BANGKUKUK, Nicaragua—Edwin McCrae, a Rama Indian, strolls along a muddy path in the jungle with the ease of someone completely at home in the natural world. He occasionally swings his machete to lop off a low-hanging branch. He quickly cuts a walking stick for a visitor struggling to maintain his balance.

McCrae's goal is to show the visitor the remnants of a railway line abandoned more than a century ago, now devoured by jungle. It's what's left of another grand plan to link the Atlantic and Pacific oceans across Nicaragua.

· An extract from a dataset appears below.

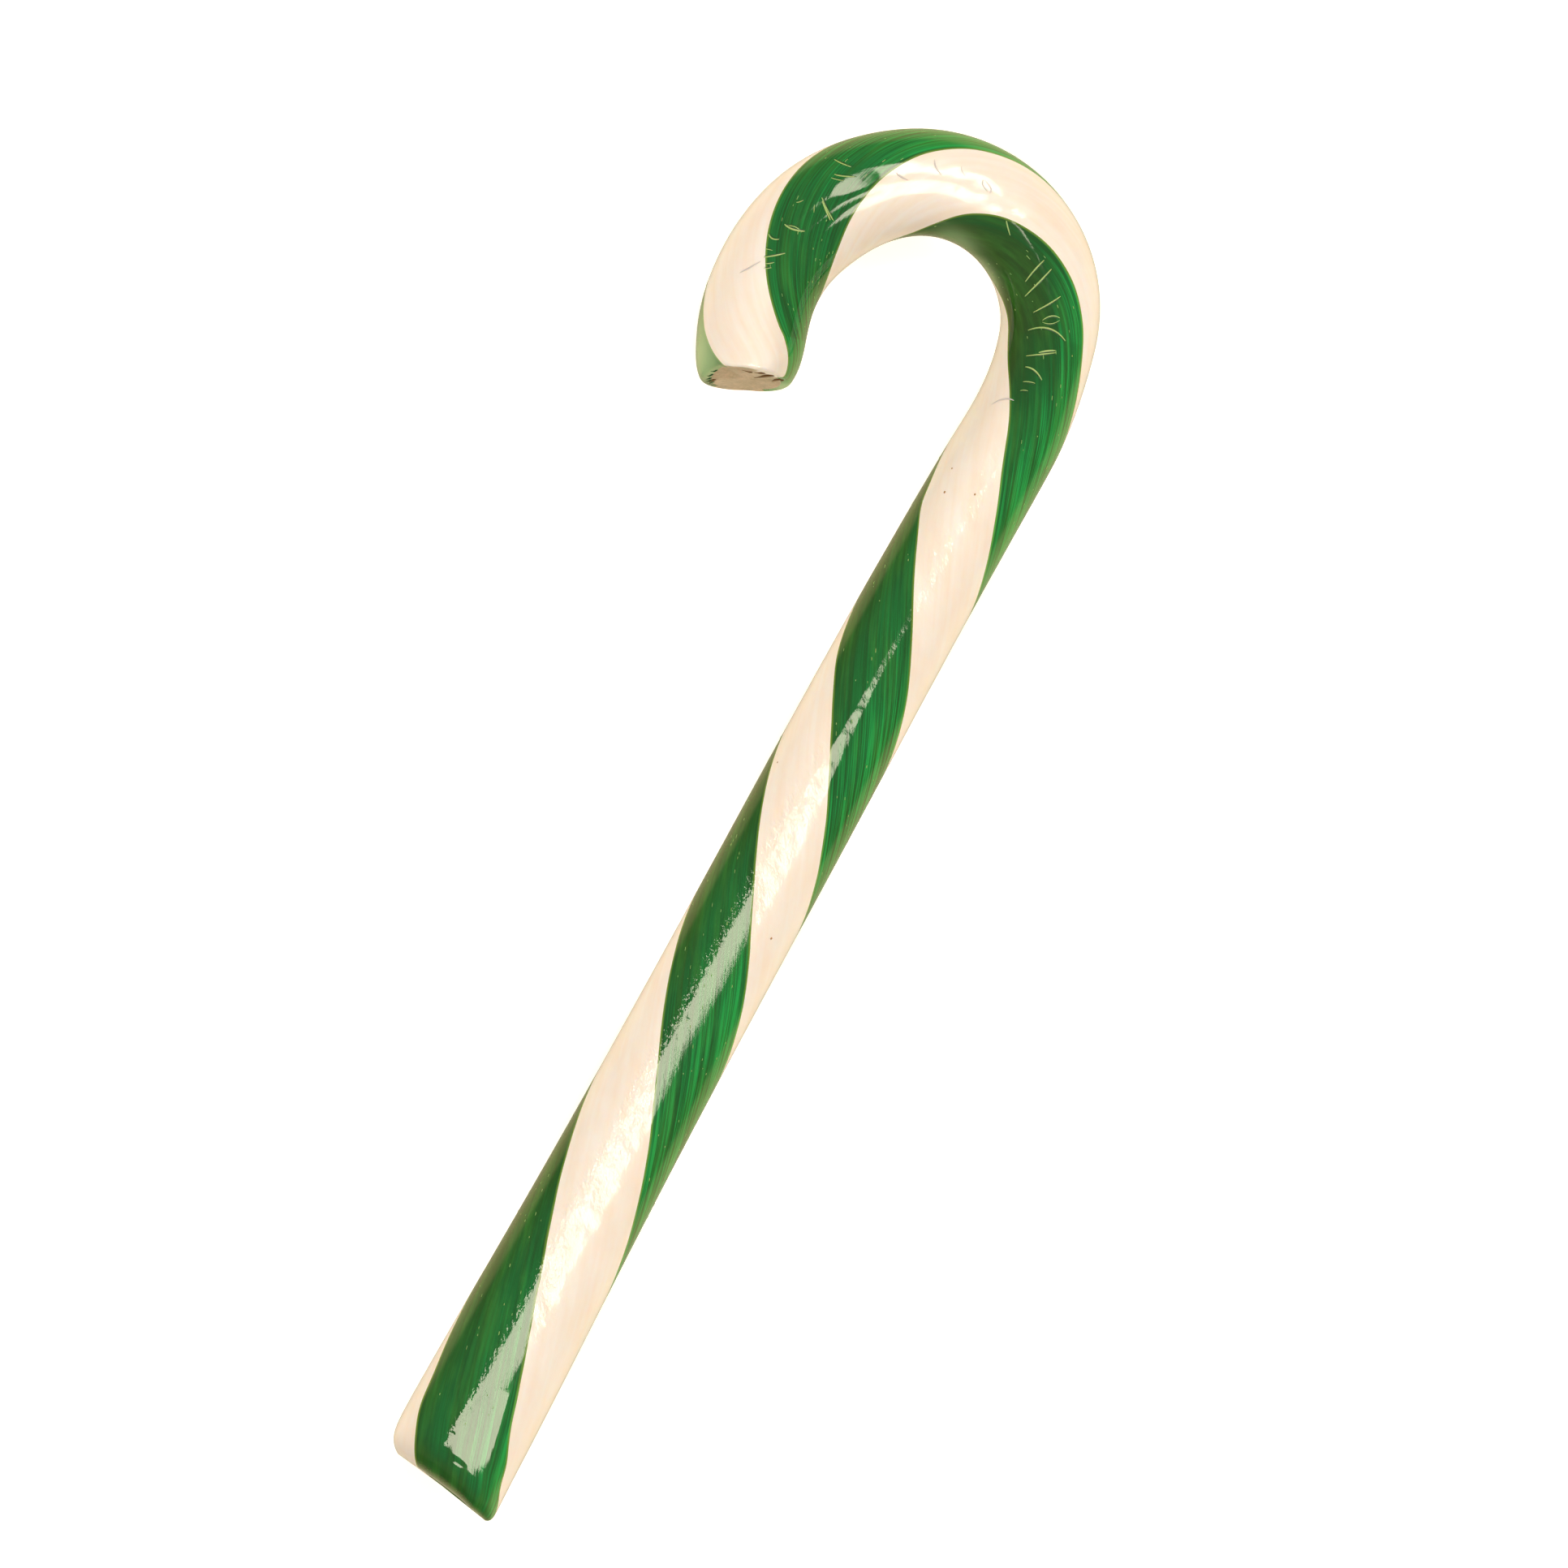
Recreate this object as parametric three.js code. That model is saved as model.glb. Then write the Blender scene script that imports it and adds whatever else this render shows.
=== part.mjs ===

McCrae doesn't talk much about the current plan for a canal, even though it would upend the world he's known far more than the ranchers whose presence nearby are his primary concern. And another stop on his tour.

"We're tired of telling them," he says of the ranchers in the lilting English Creole that is widely spoken by the Rama Indians in this part of Nicaragua. "We tell, no, can't come in. But they still comin' in. We tell them, no don't come in because it's the Rama territory."

McCrae says the police and the army do nothing to stop the land invasions of what he calls the "Spaniards."

"We tried, mister, we tried lots of things. We Rama people, we protect the animals. We hardly cut down woodland. We not do that." The settlers, he says, want the Rama to leave so they can build more cattle ranches. "But we not give up. We're not giving up till we die."